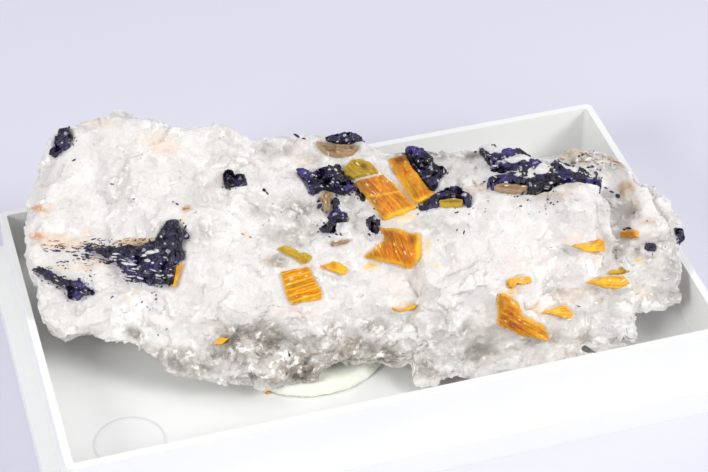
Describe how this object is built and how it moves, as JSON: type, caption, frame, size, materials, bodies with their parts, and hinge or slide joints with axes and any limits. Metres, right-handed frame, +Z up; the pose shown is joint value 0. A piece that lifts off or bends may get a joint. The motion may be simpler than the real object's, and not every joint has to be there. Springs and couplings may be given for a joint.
{
  "type": "yoderite and kyanite specimen in quartz on a tray",
  "caption": "Long broken quartz block with dark purple yoderite masses and orange kyanite blades, fixed on putty in a shallow white tray.",
  "frame": {"origin": "on the surface that the tray stands on, under the middle of the tray", "axes": "+X along the tray, +Y across it away from the quartz block's low front, +Z up"},
  "size_m": [0.1156, 0.069, 0.0384],
  "materials": {
    "tray_plastic": "moulded, satin gloss",
    "putty": "matte, slightly greasy",
    "quartz": "broken milky quartz, glassy and smoky low down",
    "yoderite": "granular, glittering",
    "kyanite_orange": "bladed, pearly to glassy cleavage",
    "kyanite_olive": "bladed, glassy cleavage",
    "kyanite_tan": "dull, platy"
  },
  "bodies": {
    "root": {"specimen_tray": "tray_plastic", "mounting_putty": "putty", "quartz_matrix": "quartz", "yoderite_upper_left": "yoderite", "yoderite_boot": "yoderite", "yoderite_lower_left": "yoderite", "yoderite_small_middle": "yoderite", "yoderite_beside_the_long_blade": "yoderite", "yoderite_drip": "yoderite", "yoderite_below_the_drip": "yoderite", "yoderite_beside_the_second_blade": "yoderite", "yoderite_around_the_olive_lens": "yoderite", "yoderite_chip": "yoderite", "yoderite_top_edge": "yoderite", "yoderite_ragged_band": "yoderite", "yoderite_spot_in_the_shade": "yoderite", "yoderite_right_edge": "yoderite", "kyanite_long_blade_upper": "kyanite_olive", "kyanite_long_blade_lower": "kyanite_orange", "kyanite_second_blade": "kyanite_orange", "kyanite_broad_plate": "kyanite_orange", "kyanite_striated_block": "kyanite_orange", "kyanite_olive_blade": "kyanite_olive", "kyanite_short_wedge": "kyanite_orange", "kyanite_sliver_upper": "kyanite_tan", "kyanite_sliver_middle": "kyanite_orange", "kyanite_sliver_lower_left": "kyanite_orange", "kyanite_brown_bar": "kyanite_tan", "kyanite_tan_plates_at_the_top": "kyanite_tan", "kyanite_olive_lens": "kyanite_olive", "kyanite_dart": "kyanite_orange", "kyanite_ledge_blade": "kyanite_orange", "kyanite_ledge_sliver": "kyanite_olive", "kyanite_shaded_bar": "kyanite_orange", "kyanite_corner_blade": "kyanite_orange", "kyanite_fishtail": "kyanite_orange", "kyanite_hook": "kyanite_orange", "kyanite_strip_by_the_boot": "kyanite_orange", "tan_lens_in_the_ragged_band": "kyanite_tan"}
  },
  "joints": []
}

........

**Short exercise:** Make an exact copy of the listing, including every line.

**Result for this exercise:**
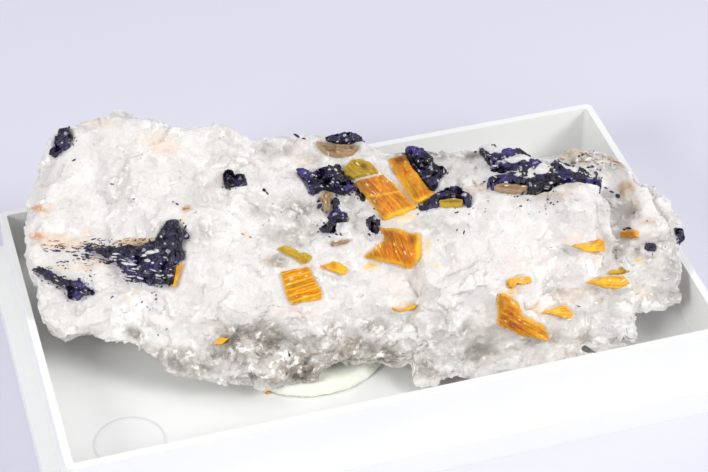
Describe how this object is built and how it moves, as JSON: type, caption, frame, size, materials, bodies with their parts, and hinge or slide joints with axes and any limits. Metres, right-handed frame, +Z up; the pose shown is joint value 0. A piece that lifts off or bends may get a joint. The motion may be simpler than the real object's, and not every joint has to be there. Springs and couplings may be given for a joint.
{
  "type": "yoderite and kyanite specimen in quartz on a tray",
  "caption": "Long broken quartz block with dark purple yoderite masses and orange kyanite blades, fixed on putty in a shallow white tray.",
  "frame": {"origin": "on the surface that the tray stands on, under the middle of the tray", "axes": "+X along the tray, +Y across it away from the quartz block's low front, +Z up"},
  "size_m": [0.1156, 0.069, 0.0384],
  "materials": {
    "tray_plastic": "moulded, satin gloss",
    "putty": "matte, slightly greasy",
    "quartz": "broken milky quartz, glassy and smoky low down",
    "yoderite": "granular, glittering",
    "kyanite_orange": "bladed, pearly to glassy cleavage",
    "kyanite_olive": "bladed, glassy cleavage",
    "kyanite_tan": "dull, platy"
  },
  "bodies": {
    "root": {"specimen_tray": "tray_plastic", "mounting_putty": "putty", "quartz_matrix": "quartz", "yoderite_upper_left": "yoderite", "yoderite_boot": "yoderite", "yoderite_lower_left": "yoderite", "yoderite_small_middle": "yoderite", "yoderite_beside_the_long_blade": "yoderite", "yoderite_drip": "yoderite", "yoderite_below_the_drip": "yoderite", "yoderite_beside_the_second_blade": "yoderite", "yoderite_around_the_olive_lens": "yoderite", "yoderite_chip": "yoderite", "yoderite_top_edge": "yoderite", "yoderite_ragged_band": "yoderite", "yoderite_spot_in_the_shade": "yoderite", "yoderite_right_edge": "yoderite", "kyanite_long_blade_upper": "kyanite_olive", "kyanite_long_blade_lower": "kyanite_orange", "kyanite_second_blade": "kyanite_orange", "kyanite_broad_plate": "kyanite_orange", "kyanite_striated_block": "kyanite_orange", "kyanite_olive_blade": "kyanite_olive", "kyanite_short_wedge": "kyanite_orange", "kyanite_sliver_upper": "kyanite_tan", "kyanite_sliver_middle": "kyanite_orange", "kyanite_sliver_lower_left": "kyanite_orange", "kyanite_brown_bar": "kyanite_tan", "kyanite_tan_plates_at_the_top": "kyanite_tan", "kyanite_olive_lens": "kyanite_olive", "kyanite_dart": "kyanite_orange", "kyanite_ledge_blade": "kyanite_orange", "kyanite_ledge_sliver": "kyanite_olive", "kyanite_shaded_bar": "kyanite_orange", "kyanite_corner_blade": "kyanite_orange", "kyanite_fishtail": "kyanite_orange", "kyanite_hook": "kyanite_orange", "kyanite_strip_by_the_boot": "kyanite_orange", "tan_lens_in_the_ragged_band": "kyanite_tan"}
  },
  "joints": []
}